Un mouvement politique qui sait gérer une matière aussi incandescente, en Italie, ne peut opérer qu'en bouleversant les appartenances auxquelles ses composantes sont liées pour les traduire en une identité nouvelle, fondée précisément sur les exigences rappelées ici. Et l'on ne voit pas pourquoi cela ne se produirait pas, étant donné que les sujets auxquels nous nous référons ont dans leur code génétique les éléments qui justifient leur fusion si l'on considère l'intérêt plus général, qui est de créer les conditions d'une nouvelle saison, que l'on espère longue, au cours de laquelle la communauté nationale renaîtra avant tout sur le plan culturel.
Cela signifie l'abandon définitif de l'idéologisation de l'existence et la construction de structures sociales qui répondent aux besoins profonds des individus et de la collectivité.

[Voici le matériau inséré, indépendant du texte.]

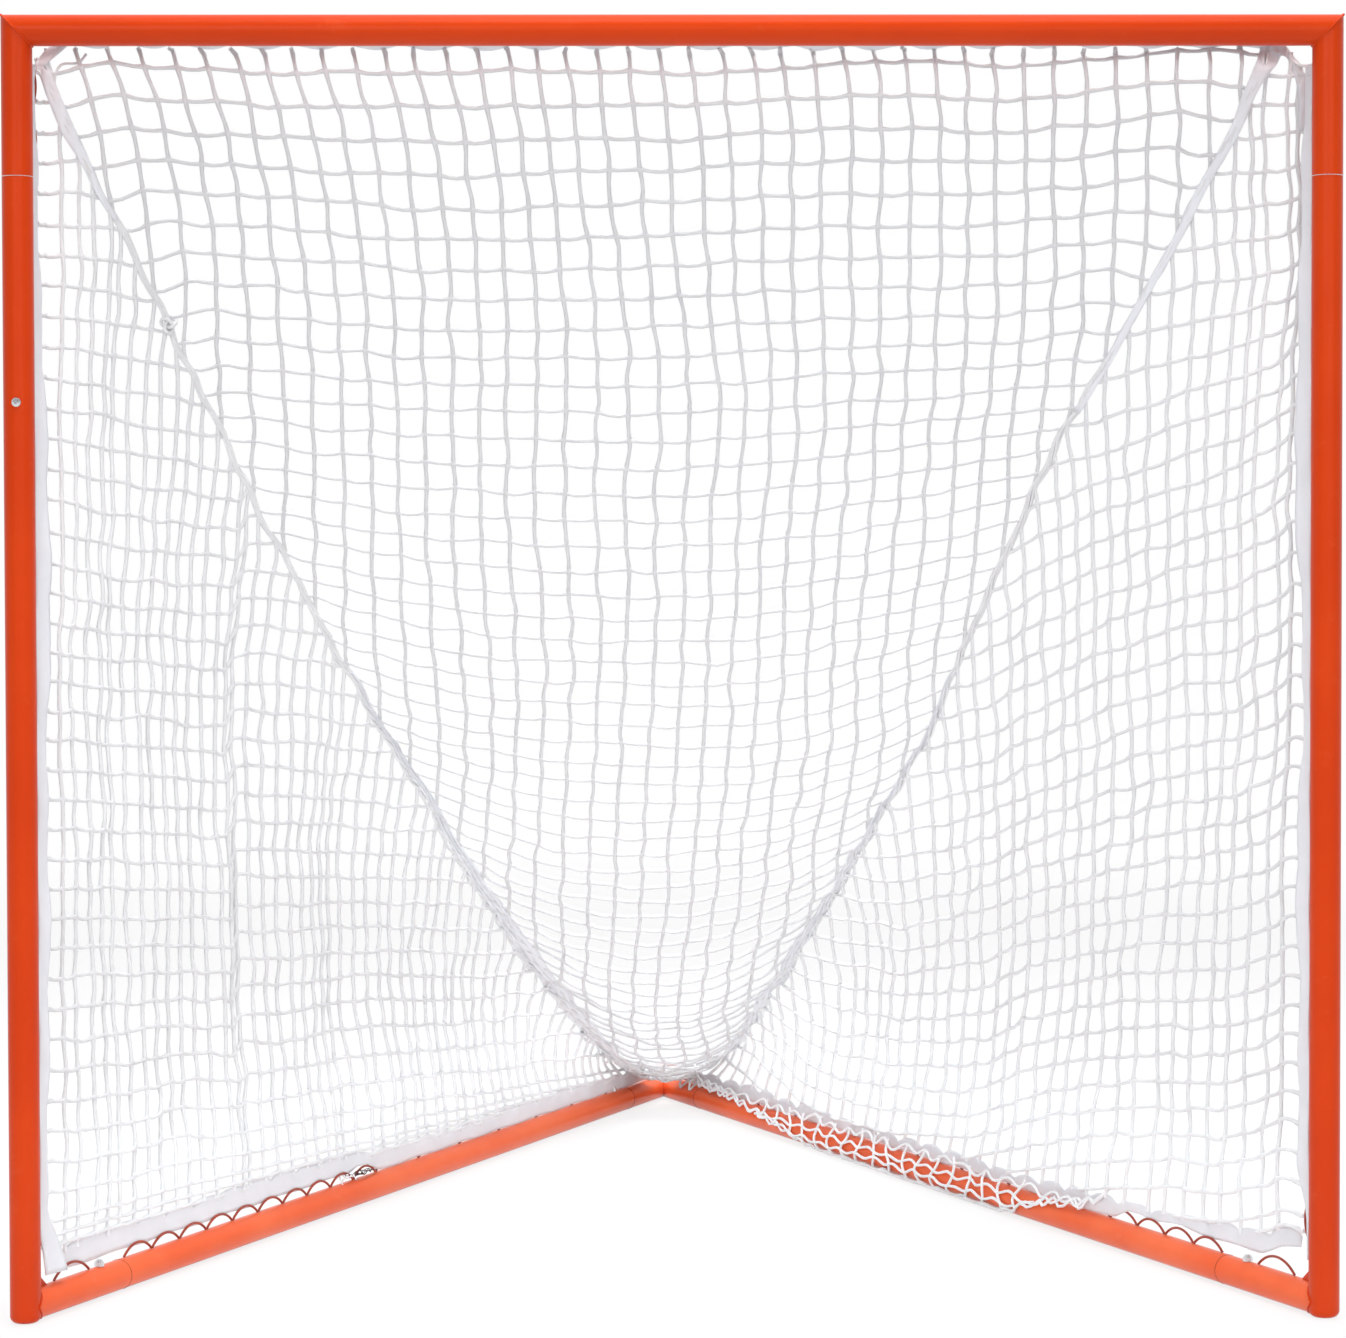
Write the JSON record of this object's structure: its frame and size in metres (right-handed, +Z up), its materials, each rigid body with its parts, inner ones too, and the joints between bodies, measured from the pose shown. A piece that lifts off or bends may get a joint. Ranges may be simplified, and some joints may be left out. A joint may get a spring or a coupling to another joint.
{
  "type": "lacrosse goal with net",
  "caption": "Field goal with a square tube mouth, a V-shaped ground base to one rear corner, and a laced triangular net.",
  "frame": {"origin": "on the ground, in the middle of the whole goal's outline", "axes": "+X to the right of someone who faces the mouth, +Y to the back, +Z up"},
  "size_m": [1.9178, 2.2152, 1.8732],
  "materials": {
    "frame_paint": "bright orange powder coat with a soft gloss",
    "bare_steel": "bare drawn steel, inside the tubes",
    "zinc": "bright zinc plate",
    "net_cord": "white knotted and braided polyester cord",
    "webbing": "white woven tape, gathered where the net's edge is bound in it"
  },
  "bodies": {
    "root": {"crossbar": "frame_paint", "top_corner_left": "frame_paint", "top_corner_right": "frame_paint", "post_left": "frame_paint", "post_right": "frame_paint", "foot_cap_left": "frame_paint", "foot_cap_right": "frame_paint", "front_base_left": "frame_paint", "front_base_right": "frame_paint", "gusset_left": "frame_paint", "gusset_right": "frame_paint", "base_side_left": "frame_paint", "base_side_right": "frame_paint", "rear_corner_left": "frame_paint", "rear_corner_right": "frame_paint", "post_sleeve_left": "bare_steel", "post_sleeve_right": "bare_steel", "front_sleeve_left": "bare_steel", "front_sleeve_right": "bare_steel", "rear_sleeve_left": "bare_steel", "rear_sleeve_right": "bare_steel", "post_screws": "zinc", "weld_nuts": "bare_steel", "base_studs": "zinc", "lock_nuts": "zinc", "rod_crossbar": "frame_paint", "rod_top_left": "frame_paint", "rod_top_right": "frame_paint", "rod_post_left": "frame_paint", "rod_post_right": "frame_paint", "rod_front_left": "frame_paint", "rod_front_right": "frame_paint", "rod_side_left": "frame_paint", "rod_side_right": "frame_paint", "net_top": "net_cord", "net_left": "net_cord", "net_right": "net_cord", "seam_left": "net_cord", "seam_right": "net_cord", "web_crossbar": "webbing", "web_post_left": "webbing", "web_post_right": "webbing", "web_base_left": "webbing", "web_base_right": "webbing"}
  },
  "joints": []
}
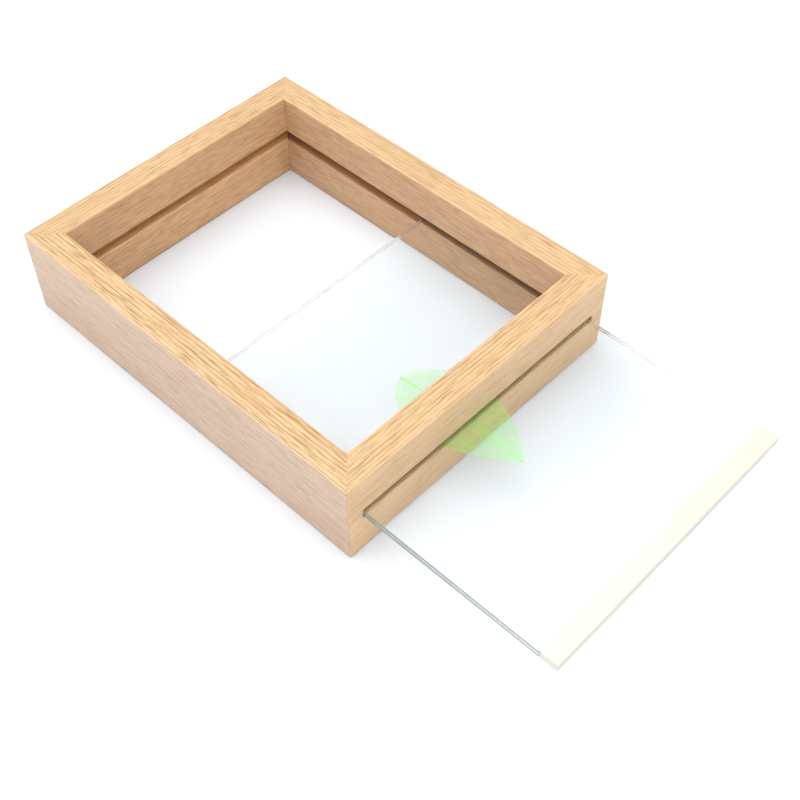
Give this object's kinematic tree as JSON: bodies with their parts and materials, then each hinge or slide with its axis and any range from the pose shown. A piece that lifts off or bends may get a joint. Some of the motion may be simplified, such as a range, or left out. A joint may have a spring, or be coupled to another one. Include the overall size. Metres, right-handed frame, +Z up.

Mais cela signifie aussi se préparer au dialogue avec les « autres » cultures, ce qui est scandaleux pour ceux qui sont habitués, hélas, à penser seuls. Non, nous ne sommes pas seuls. Nous le devenons parce que nous sommes enfermés dans des schémas défensifs, sans même imaginer qu'une plus grande conscience identitaire pourrait résulter de l'ouverture. Et si les identités des peuples sont pensées ensemble et non de manière conflictuelle, même l'idée de la disparition de telle ou telle civilisation est appelée à reculer.
Un mouvement novateur, programmatiquement voué à la rupture (et rien n'est plus disruptif que le défi de construire un ensemble où tradition et modernité se tiennent la main), aspirera-t-il à conduire cette révolution culturelle ou tentera-t-il de préserver de petites rentes de situation pour survivre ? La politique, quand elle est grande, se rapproche de la poésie. Et son chemin peut même être aussi passionnant qu'il l'était à l'époque des constructions extraordinaires qui marquent encore notre civilisation. Quand les hommes politiques créaient et que les hommes ne se sentaient pas asservis, mais participaient aux grandes aventures de l'esprit.